I grew up under a turf roof in a home my father designed, and so the idea of grass growing over your head has never seemed new to me. But the early turf technology (like early solar panels) didn't always deliver on the dream. My mother's strategically placed buckets around the dining room and family room offered a humble testimony to that fact. Huddled under our dripping grassy roof, we sometimes felt the way bunnies must feel in their burrows, waiting for the rain to stop.

In the past decade, however, green roofs have come of age. Although Gap Inc. brought large-scale green roofs to the Bay Area in 1997 with its 69,000-square-foot green headquarters in San Bruno, the concept hasn't taken off here as quickly as in many other places.

In Germany, it's already mainstream, with 7 percent of all new construction incorporating a green roof into the design. In England, large- and small-scale living roofs have spawned a movement of enthusiastic practitioners, researchers and designers, buoyed by government incentives. In Chicago, Mayor Richard Daley's love for green roofs led to the new roof energy code, which requires white (reflective) or green (vegetated) roofs, and has produced some 120 green roofs in the city center (including its city hall). The Mormon Church conference center in Salt Lake City features an 8-acre multilevel roof resembling mountain meadows, planted with 300 types of wildflowers.

In an era of carbon consciousness, it's only natural that green roofs should gain currency for a wide variety of reasons. By providing insulation, they lower energy bills.
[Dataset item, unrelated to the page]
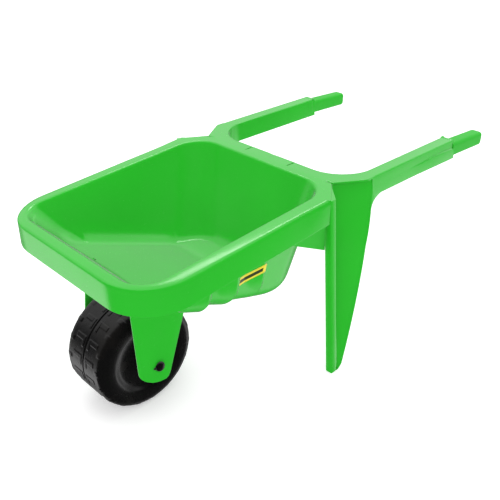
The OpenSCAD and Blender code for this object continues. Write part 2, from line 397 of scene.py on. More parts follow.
def green_plastic():
    """Glossy moulded polypropylene: slow clouds of tint, a fine waviness of the skin, and light scuffs."""
    look = bpy.context.scene.wheelbarrow_finish
    f = Finish("green_plastic", IOR=1.49)
    cloud = f.noise(9, 2)
    grain = f.noise(900, 2)
    scuff = f.noise(160, 4, (1, 6, 6)).over(0.60, 0.78)
    tint = f.mix(cloud, rgba(look.green, 0.93), rgba(look.green, 1.06))
    tint = f.mix(scuff * 0.12, tint, rgba((0.05, 0.53, 0.05)))
    f.set(Base_Color=tint, Roughness=f.noise(30, 3) * 0.08 + scuff * 0.10 + (look.gloss - 0.04))
    return f.bump(grain * 0.4 + f.noise(55, 2), 0.18, 0.0006).material


def green_matte():
    """The same plastic with a fine matt grain, as on the grips and the gussets."""
    look = bpy.context.scene.wheelbarrow_finish
    f = Finish("green_matte", IOR=1.49, Specular_IOR_Level=0.2)
    f.set(Base_Color=f.mix(f.noise(14, 3), rgba(look.green, 0.93), rgba(look.green, 1.05)),
          Roughness=f.noise(250, 3) * 0.12 + 0.42)
    return f.bump(f.noise(1100, 2), 0.25, 0.0003).material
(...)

By absorbing rainwater, they reduce storm runoff - one of the primary ways nitrate and phosphorous pollution get into our groundwater.

Populated by plants, they clean the air, absorb urban noise and relax us with their natural beauty. In hot climates, they greatly reduce the heat island effect, in which cities amplify the heat of the sun and create hotter climates. Some research has shown that in hot cities like Riyadh, Saudi Arabia, green roofs could reduce inner-city temperatures by 10 degrees.

So what's stopping the greening of San Francisco's skyline? One deterrent is price - although turf roofs are supposed to last twice as long as traditional roofs, they are more expensive - an estimated 300 percent more. But factoring in the building's lower energy costs and reduced storm runoff infrastructure lowers the price substantially. And as turf roofs grow more popular, the price has dropped substantially.

Not every structure is built to carry the extra load of a soil roof (which gets substantially heavier when wet), but lightweight soils and plants have made turf roofs surprisingly adaptable to older homes.

Toyota's non-automotive division has come up with a turf mat of 2-inch-thick lawn tiles that might work for buildings that can't carry a traditional turf roof. According to Mark Palmer of San Francisco's Department of the Environment, the green roof is gaining in popularity. "We're seeing more and more residential applications for turf roofs in the building department," he said, adding that the Department of Building Inspection is working on a set of criteria for living roofs.

Because projects that cross a certain environmental threshold now can get into the priority permit pool, both homeowners and developers are eager to design with green building in mind. A green roof is one way to get green brownie points.

If you're interested in building or retrofitting with a green roof, where should you start? It's best to begin with a structural engineer who can calculate your home's strength. The next step might be to research turf systems that have been used on your type of roof.

I can't imagine that the academy won't inspire a local living-roof mania. And not a minute too soon. According to Palmer, the next 25 years of building have the potential to create a whole new world. "Eighty percent of our buildings will be new or renovated by 2035," he said. "So it's a tremendous opportunity to change our environment."